Which wait events are worth monitoring
It depends on the performance issue and the instance load profile but you can use the following queries to get a list of wait events you can monitor with WaitCheck:
select distinct EVENT_NAME from DBA_HIST_SYSTEM_EVENT; select distinct STAT_NAME from DBA_HIST_SYS_TIME_MODEL;
Some of the well known wait events are explained here:
cursor: pin S wait on X
This wait event is related to mutex contention (mostly in the library cache) and generally it should not be higher than 2-5% (of course there are exceptions).

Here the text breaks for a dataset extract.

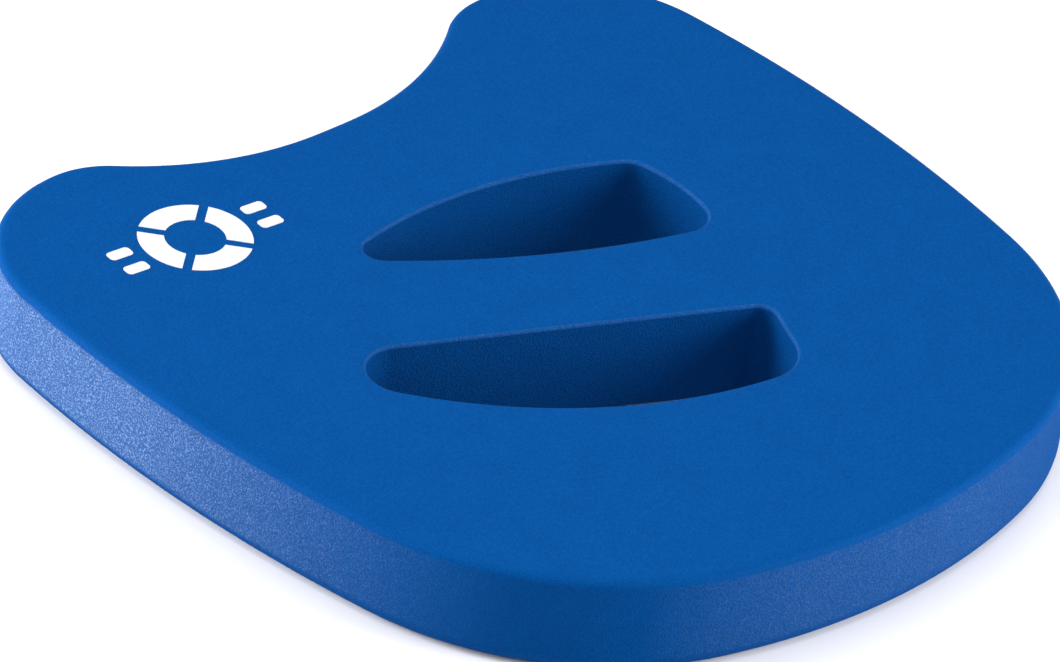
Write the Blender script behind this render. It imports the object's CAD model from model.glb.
import math
import bmesh
import bpy
from mathutils import Matrix, Vector, noise


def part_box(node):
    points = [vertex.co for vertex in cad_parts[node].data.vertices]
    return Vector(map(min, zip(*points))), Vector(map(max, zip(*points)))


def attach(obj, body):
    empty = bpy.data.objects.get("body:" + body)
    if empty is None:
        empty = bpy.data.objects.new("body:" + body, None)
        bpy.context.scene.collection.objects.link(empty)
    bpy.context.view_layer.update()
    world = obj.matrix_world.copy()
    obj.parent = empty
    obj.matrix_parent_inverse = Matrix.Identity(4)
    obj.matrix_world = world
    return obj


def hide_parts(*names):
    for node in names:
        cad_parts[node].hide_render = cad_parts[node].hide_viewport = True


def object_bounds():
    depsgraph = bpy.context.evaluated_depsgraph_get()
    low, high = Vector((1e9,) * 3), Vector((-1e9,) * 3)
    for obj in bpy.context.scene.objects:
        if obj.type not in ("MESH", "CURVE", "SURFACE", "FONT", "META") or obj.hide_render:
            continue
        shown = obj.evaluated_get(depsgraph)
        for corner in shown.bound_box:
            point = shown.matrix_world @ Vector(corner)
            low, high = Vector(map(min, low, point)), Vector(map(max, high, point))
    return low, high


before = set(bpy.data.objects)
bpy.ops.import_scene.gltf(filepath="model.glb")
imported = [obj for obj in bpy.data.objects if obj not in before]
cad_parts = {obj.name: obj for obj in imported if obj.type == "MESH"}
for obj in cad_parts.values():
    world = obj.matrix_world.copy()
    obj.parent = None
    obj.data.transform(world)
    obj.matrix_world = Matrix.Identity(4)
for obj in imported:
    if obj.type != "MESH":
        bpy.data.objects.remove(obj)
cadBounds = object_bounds()
mm = 0.001
print("frame loaded:", sorted(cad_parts))


def srgb(code):
    # hex colour to linear, for a shader socket
    channels = [int(code[i:i + 2], 16) / 255 for i in (1, 3, 5)]
    linear = [c / 12.92 if c <= 0.04045 else ((c + 0.055) / 1.055) ** 2.4 for c in channels]
    return (*linear, 1.0)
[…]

In case you notice this wait event to be too high it might be related to a high number of hard parses or to an Oracle bug affecting the library cache.
enq: TM – contention
Table lock problems during DML which might be related to unindexed foreign key constraints.
buffer busy waits
This wait event might become a problem in IO-bound instances when there are blocks which are being read into the buffer cache by one session and at the same time another session is waiting for that block to be able to read it.
library cache: mutex X
This wait event can refer to library cache lock (mutex) contention. If the value is constantly high it might relate to an undersized shared pool. In case the application accessing the instance is mainly using PL/SQL you might consider pinning some of the code to reduce contention problems.
hard parse elapsed time
When an SQL statement is hard parsed it means that Oracle has to load (or reload) it into the shared pool. As this operation might need significant time it is something that should be avoided in general. One of the most common causes of hard parsing is using literals instead of bind variables.